Extract, without alteration, each line from the start of the listing to the line bearing "along its creases.".

-- begin Dataset extract --

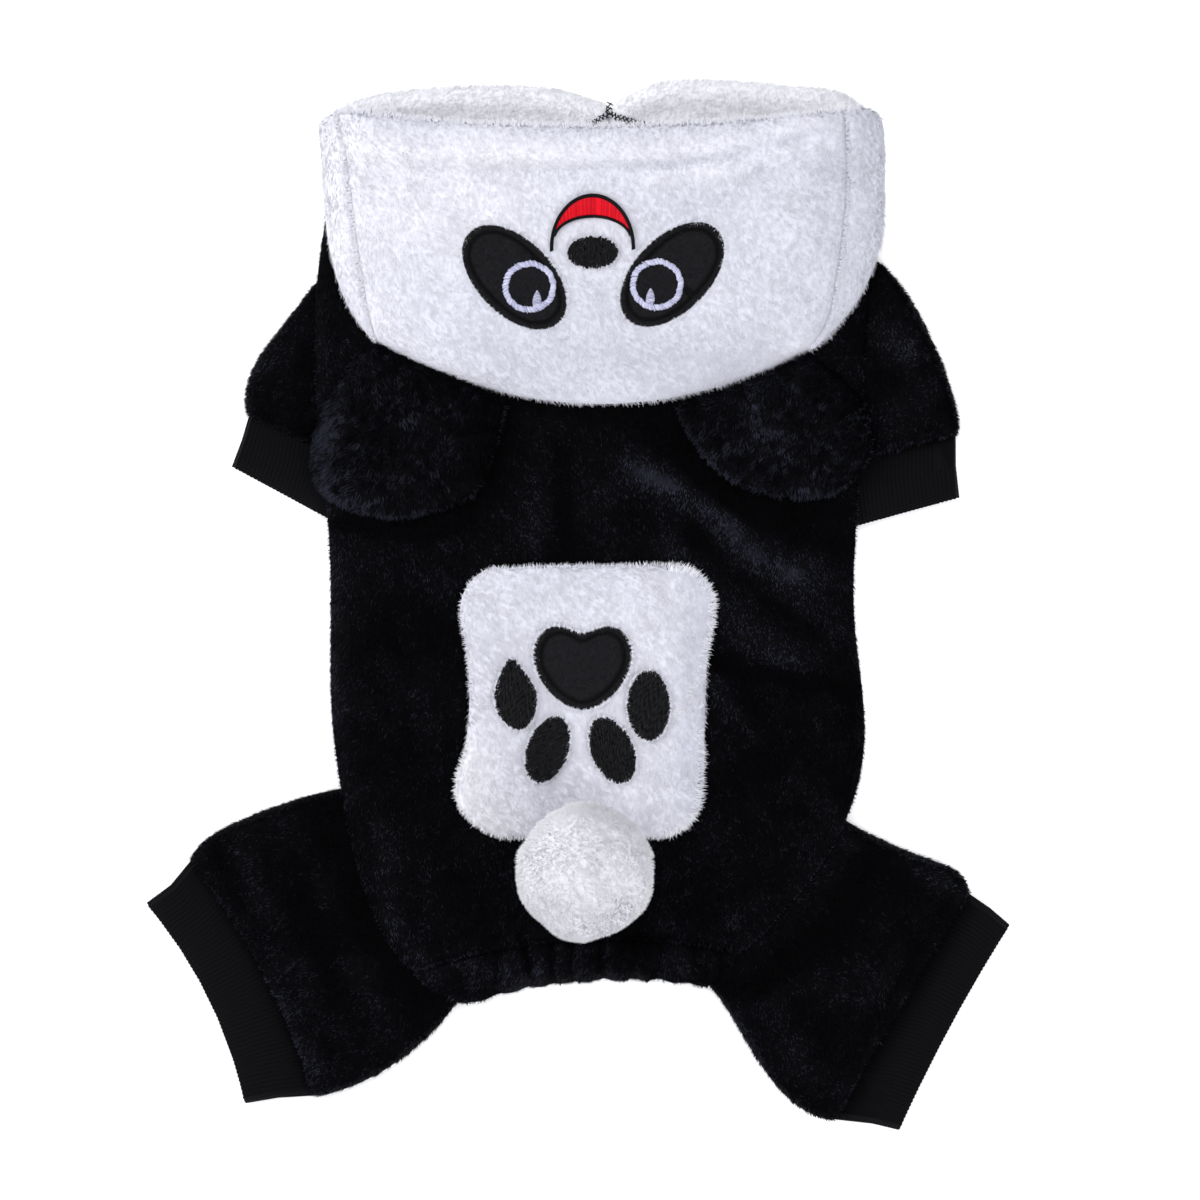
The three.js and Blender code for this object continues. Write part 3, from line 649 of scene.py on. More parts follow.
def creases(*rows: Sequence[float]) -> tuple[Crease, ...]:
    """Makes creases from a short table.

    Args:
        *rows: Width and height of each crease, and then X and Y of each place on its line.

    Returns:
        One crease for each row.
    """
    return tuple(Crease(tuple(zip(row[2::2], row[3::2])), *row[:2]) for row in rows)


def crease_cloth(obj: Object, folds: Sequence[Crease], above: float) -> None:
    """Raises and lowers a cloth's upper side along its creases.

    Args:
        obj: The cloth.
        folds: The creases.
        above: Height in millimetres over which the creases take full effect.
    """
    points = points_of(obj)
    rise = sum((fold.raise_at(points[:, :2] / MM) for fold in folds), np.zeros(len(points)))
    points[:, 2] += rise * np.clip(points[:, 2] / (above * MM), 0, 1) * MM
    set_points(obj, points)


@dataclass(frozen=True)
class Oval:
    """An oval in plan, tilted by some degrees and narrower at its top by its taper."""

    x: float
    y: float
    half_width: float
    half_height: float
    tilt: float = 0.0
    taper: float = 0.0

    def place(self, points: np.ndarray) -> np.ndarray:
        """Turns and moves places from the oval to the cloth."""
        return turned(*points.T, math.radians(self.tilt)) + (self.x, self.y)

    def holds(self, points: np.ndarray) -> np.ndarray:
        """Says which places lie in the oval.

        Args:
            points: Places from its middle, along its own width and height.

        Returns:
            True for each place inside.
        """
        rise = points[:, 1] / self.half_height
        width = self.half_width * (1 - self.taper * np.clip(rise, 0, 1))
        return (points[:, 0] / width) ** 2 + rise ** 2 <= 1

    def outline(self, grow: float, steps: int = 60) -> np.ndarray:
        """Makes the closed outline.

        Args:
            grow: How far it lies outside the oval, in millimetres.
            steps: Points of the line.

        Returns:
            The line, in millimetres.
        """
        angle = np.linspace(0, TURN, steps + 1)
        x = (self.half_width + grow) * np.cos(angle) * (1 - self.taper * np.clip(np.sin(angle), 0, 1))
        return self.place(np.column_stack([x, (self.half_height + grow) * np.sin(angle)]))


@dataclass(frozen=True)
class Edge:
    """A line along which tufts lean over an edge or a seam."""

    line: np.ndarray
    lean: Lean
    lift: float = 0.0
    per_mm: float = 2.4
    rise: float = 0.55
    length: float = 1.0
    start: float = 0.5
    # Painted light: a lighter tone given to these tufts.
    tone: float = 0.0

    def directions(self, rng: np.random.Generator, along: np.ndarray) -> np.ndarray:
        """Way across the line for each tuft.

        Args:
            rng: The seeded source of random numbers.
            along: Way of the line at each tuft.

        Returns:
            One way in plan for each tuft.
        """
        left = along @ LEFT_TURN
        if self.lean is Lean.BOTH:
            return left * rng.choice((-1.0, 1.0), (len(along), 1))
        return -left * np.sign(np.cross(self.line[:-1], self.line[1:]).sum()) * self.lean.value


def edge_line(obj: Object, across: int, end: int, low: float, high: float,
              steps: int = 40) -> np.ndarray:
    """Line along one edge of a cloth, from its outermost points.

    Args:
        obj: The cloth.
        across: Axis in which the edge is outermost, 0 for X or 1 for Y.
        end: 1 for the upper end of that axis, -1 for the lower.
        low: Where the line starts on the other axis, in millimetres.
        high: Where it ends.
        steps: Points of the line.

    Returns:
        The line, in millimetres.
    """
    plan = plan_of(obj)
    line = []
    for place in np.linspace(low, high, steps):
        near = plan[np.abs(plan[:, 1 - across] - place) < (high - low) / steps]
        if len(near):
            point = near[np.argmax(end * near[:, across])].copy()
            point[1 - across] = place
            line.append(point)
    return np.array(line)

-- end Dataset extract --

__Answer to this exercise__:
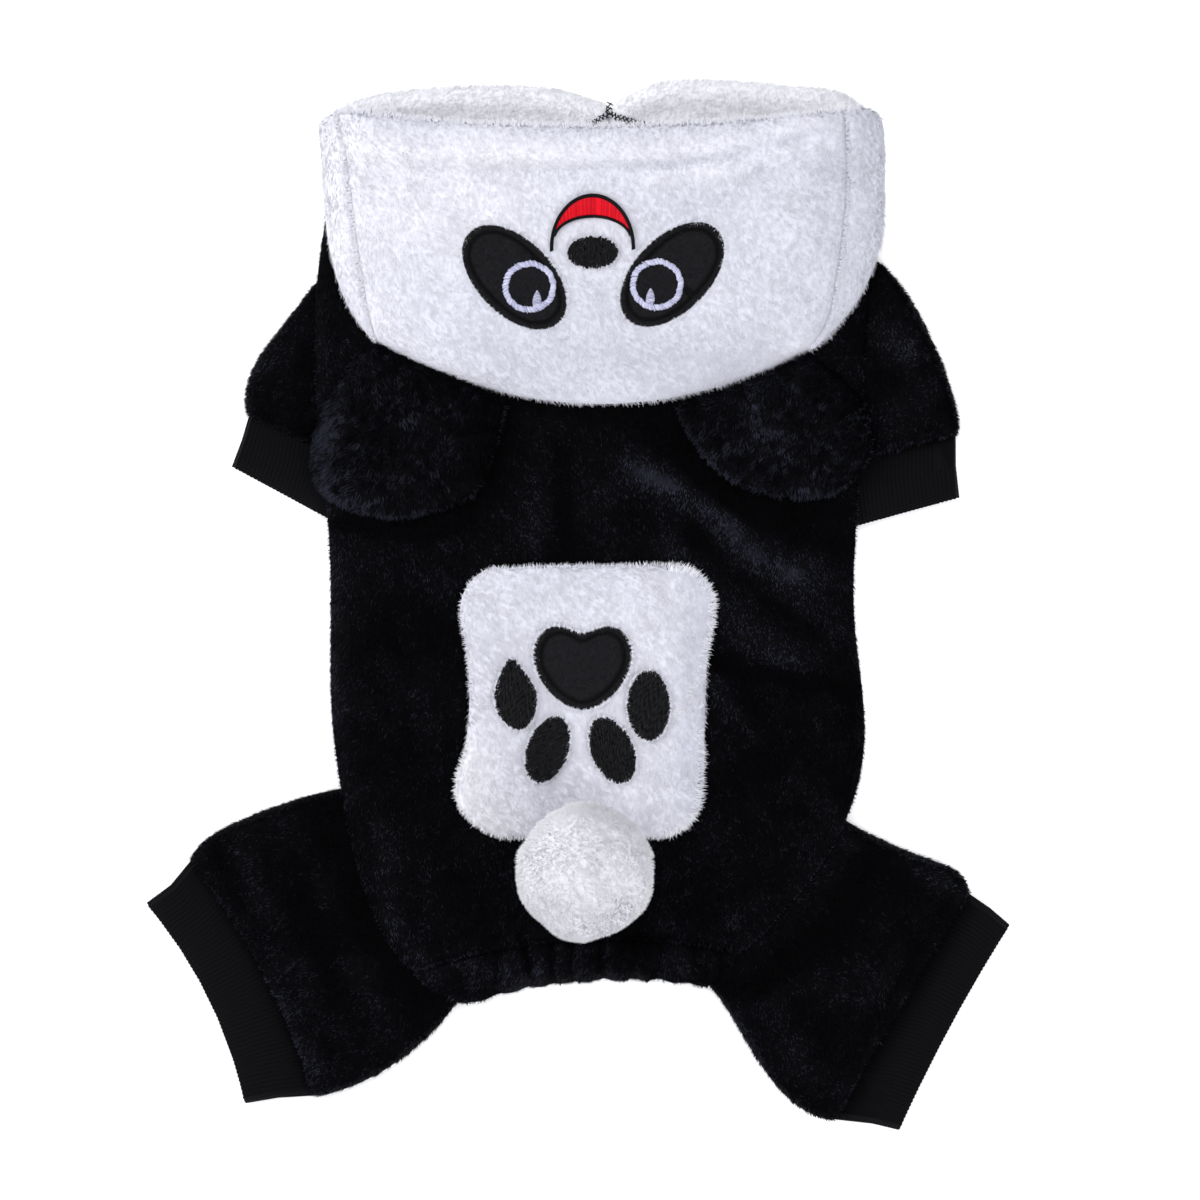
The three.js and Blender code for this object continues. Write part 3, from line 649 of scene.py on. More parts follow.
def creases(*rows: Sequence[float]) -> tuple[Crease, ...]:
    """Makes creases from a short table.

    Args:
        *rows: Width and height of each crease, and then X and Y of each place on its line.

    Returns:
        One crease for each row.
    """
    return tuple(Crease(tuple(zip(row[2::2], row[3::2])), *row[:2]) for row in rows)


def crease_cloth(obj: Object, folds: Sequence[Crease], above: float) -> None:
    """Raises and lowers a cloth's upper side along its creases.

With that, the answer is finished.